Single by Percy Mayfield

from the album The Best of Percy Mayfield
- B-side: "Strange Things Happening"
- Released: Sept. 1950
- Recorded: August 16, 1950 Universal, Hollywood, California
- Genre: R&B, blues ballad
- Length: 2:53
- Label: Specialty Records
- Songwriter: Percy Mayfield
- Producer: Art Rupe

Percy Mayfield singles chronology
|  | "Please Send Me Someone to Love" (1950) | "Lost Love (Baby, Please Come Back to Me)" (1951) |

= Please Send Me Someone to Love =

1950 single by Percy Mayfield

"Please Send Me Someone to Love" is a blues ballad, written and recorded by American blues and soul singer Percy Mayfield in 1950, for Art Rupe's Specialty Records. It was on the Billboard's R&B chart for 27 weeks and reached the number-one position for two weeks; it was Mayfield's most successful song.

==Song background==
It has been called a "multilayered universal lament".
Mayfield sang it in a soft ballad style. Its appeal lay in the sensitivity of its lyrics in juxtaposing an awareness of a world in conflict with a personal expression of the need for love.
Sung in Mayfield's gentle, suave vocal style, the lyrics were a combination of a romantic love ballad and a social message against discrimination.

==Track listing==
US 7"Vinyl
1. "Please Send Me Someone to Love" (2:50)
2. "Strange Things Happening" (2:49)

==Charts==

| Chart (1950) | Peak position |
|---|---|
| US Billboard Hot 100 | 26 |
| US Hot R&B Sides (Billboard) | 1 |

==Johnny Diesel and the Injectors version==

In 1989, the Australian ARIA award-winning rock band Johnny Diesel and the Injectors recorded the song for the soundtrack of the film The Delinquents.
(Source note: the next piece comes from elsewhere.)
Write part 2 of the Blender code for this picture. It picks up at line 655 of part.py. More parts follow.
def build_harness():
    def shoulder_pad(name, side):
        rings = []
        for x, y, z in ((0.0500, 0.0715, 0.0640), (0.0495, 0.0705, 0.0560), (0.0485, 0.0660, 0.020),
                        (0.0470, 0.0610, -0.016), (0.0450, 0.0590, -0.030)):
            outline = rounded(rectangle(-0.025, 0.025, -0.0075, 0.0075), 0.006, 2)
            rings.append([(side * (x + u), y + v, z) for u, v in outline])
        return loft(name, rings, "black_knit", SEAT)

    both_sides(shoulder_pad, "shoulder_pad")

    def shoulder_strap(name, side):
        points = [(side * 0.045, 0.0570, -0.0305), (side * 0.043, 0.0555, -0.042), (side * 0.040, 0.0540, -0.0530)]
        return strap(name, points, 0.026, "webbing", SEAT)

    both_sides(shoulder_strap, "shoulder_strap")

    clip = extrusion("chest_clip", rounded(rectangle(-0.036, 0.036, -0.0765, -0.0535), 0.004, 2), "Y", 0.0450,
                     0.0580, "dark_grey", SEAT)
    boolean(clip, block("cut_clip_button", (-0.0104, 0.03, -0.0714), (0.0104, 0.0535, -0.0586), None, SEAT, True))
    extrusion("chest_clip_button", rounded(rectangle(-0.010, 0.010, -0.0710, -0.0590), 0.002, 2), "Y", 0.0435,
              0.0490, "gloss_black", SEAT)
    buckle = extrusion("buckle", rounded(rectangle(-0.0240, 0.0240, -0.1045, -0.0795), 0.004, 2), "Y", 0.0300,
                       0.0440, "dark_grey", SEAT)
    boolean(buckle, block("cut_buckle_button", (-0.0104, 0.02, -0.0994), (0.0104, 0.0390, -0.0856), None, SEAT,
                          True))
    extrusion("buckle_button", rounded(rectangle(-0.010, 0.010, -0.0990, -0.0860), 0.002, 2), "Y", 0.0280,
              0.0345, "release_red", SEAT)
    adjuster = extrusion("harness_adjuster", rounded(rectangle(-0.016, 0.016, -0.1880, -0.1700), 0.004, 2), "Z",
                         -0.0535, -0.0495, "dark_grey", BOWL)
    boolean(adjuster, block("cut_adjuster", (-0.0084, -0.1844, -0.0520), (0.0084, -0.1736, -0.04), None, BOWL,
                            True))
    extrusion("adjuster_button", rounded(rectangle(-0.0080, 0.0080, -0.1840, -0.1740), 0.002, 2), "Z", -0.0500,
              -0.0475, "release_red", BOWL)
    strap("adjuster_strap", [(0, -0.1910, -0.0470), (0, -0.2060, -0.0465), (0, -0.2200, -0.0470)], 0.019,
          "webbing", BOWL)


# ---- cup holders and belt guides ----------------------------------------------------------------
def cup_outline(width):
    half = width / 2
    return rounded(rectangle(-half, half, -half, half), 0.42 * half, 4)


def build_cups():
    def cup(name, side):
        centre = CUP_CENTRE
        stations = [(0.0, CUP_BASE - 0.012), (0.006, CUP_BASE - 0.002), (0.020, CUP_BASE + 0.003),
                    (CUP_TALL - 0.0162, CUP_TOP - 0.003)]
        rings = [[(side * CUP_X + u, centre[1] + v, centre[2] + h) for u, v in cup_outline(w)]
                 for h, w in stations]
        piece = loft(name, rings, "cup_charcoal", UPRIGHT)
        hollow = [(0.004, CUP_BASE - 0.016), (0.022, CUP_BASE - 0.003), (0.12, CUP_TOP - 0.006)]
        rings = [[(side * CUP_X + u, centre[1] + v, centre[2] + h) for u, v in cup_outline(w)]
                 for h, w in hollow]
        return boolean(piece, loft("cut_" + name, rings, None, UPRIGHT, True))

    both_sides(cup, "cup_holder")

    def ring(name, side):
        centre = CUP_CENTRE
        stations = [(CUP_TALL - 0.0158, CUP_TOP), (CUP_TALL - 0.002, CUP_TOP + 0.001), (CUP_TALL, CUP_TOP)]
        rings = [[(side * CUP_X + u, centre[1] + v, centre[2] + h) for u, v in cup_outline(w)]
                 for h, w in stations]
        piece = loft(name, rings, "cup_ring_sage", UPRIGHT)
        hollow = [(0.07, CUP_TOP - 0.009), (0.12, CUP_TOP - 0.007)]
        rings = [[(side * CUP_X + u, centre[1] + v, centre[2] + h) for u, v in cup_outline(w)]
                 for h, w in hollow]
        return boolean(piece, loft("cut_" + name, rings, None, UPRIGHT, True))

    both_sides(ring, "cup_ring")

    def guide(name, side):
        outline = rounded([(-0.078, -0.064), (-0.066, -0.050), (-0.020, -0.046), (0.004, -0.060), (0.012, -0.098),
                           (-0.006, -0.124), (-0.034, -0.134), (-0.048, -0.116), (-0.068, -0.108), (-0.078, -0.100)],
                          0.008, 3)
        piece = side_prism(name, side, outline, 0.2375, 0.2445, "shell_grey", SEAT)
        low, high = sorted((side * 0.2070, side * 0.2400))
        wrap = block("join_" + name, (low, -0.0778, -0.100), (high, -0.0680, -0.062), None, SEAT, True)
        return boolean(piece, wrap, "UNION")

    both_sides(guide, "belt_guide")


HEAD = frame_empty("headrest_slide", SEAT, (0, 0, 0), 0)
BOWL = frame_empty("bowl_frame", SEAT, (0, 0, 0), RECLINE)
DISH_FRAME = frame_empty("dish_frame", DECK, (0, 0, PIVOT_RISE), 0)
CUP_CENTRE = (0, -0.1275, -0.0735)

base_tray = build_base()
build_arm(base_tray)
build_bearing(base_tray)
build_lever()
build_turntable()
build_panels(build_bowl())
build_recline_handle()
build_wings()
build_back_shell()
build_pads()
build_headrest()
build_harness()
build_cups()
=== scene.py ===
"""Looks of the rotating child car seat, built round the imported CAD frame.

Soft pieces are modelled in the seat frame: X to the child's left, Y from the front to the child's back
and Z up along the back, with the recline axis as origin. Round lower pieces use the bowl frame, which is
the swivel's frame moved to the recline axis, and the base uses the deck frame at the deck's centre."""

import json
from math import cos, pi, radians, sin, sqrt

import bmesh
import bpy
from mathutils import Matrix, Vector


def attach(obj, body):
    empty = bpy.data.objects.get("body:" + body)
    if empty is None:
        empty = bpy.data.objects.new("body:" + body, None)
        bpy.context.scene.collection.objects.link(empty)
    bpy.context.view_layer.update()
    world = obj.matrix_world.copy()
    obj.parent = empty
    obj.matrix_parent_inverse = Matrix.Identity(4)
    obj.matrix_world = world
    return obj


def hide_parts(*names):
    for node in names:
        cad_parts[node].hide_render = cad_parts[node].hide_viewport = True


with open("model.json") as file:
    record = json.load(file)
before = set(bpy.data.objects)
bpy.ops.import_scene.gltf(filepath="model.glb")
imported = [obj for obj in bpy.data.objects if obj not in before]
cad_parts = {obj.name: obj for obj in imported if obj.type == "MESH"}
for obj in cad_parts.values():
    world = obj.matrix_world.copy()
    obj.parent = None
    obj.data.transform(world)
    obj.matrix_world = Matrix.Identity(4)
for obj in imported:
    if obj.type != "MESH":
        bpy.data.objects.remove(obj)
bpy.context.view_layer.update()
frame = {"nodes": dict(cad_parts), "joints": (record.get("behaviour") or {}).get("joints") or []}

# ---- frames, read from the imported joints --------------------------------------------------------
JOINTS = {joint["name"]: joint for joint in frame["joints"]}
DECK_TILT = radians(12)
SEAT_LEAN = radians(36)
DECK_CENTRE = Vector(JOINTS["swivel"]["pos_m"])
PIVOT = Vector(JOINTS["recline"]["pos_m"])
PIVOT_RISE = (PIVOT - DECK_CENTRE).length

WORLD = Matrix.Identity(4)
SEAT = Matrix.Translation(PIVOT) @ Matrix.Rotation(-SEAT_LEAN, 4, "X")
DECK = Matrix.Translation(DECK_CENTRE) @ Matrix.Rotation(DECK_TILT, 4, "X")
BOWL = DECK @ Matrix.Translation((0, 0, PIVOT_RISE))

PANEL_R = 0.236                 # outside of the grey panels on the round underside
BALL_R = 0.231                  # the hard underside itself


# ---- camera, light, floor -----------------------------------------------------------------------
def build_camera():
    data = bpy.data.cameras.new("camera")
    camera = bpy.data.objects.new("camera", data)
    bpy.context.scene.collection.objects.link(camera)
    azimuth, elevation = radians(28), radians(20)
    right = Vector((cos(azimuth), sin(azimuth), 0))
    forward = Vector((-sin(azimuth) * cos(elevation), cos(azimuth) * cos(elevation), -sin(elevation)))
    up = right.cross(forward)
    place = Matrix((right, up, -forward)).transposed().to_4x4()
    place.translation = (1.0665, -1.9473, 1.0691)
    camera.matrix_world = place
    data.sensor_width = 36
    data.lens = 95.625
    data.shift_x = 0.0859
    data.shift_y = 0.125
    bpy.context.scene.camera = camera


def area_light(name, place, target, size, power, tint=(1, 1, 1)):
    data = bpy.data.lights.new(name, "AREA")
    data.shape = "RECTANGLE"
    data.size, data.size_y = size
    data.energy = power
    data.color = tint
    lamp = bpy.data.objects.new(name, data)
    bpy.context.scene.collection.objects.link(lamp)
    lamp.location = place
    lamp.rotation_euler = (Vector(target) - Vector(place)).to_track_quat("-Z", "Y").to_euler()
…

It was released as a single and peaked at number 11 on the Australian ARIA chart and was the 87th biggest-selling single in 1990.

===Track listing===
1. "Please Send Me Someone to Love" (4:17)
2. "Who's for Better" (3:40)
3. "Thang 1" (3:15)
- Tracks 2 and 3 recorded live at the Hordern Pavilion, Sydney, Australia, August 16, 1989

==Other versions==
- Dinah Washington released a cover of the song in 1951.
- The Moonglows had a hit with their cover version in 1957.
- In 1967, Fred Neil covered the song for his album Sessions.
- In 1968, Toni Williams covered the song. It was the B-side of his single "Sad, Lonely and Blue", released by Zodiac Records.
- In 1969, Ruth Brown covered the song for her album Black Is Brown and Brown Is Beautiful.
- Freddie King recorded his version during his years with Shelter Records.
- In 1973, Mickey Newbury covered the song on his album Live at Montezuma Hall.
- Paul Butterfield's Better Days covered the song on their 1973 album Paul Butterfield's Better Days
- In 1977, The Animals covered the song on their reunion album, Before We Were So Rudely Interrupted.
- James Booker covered the song on his album King Of New Orleans Keyboard.
- In 2003, Leigh Harris and Larry Sieberth covered it on the album Patchwork: A Tribute to James Booker.
- In 1997, B.B. King and Mick Hucknall covered the song on the album Deuces Wild.
- In 1993, Sade released a cover of the song for the soundtrack of the movie Philadelphia.
- In 1994, Grover Washington Jr. recorded the song for his album All My Tomorrows.
- In 1998, Fiona Apple released a cover of the song for the soundtrack of the movie Pleasantville.
- In 2011, John Oates released a cover of the song for his solo album Mississippi Mile.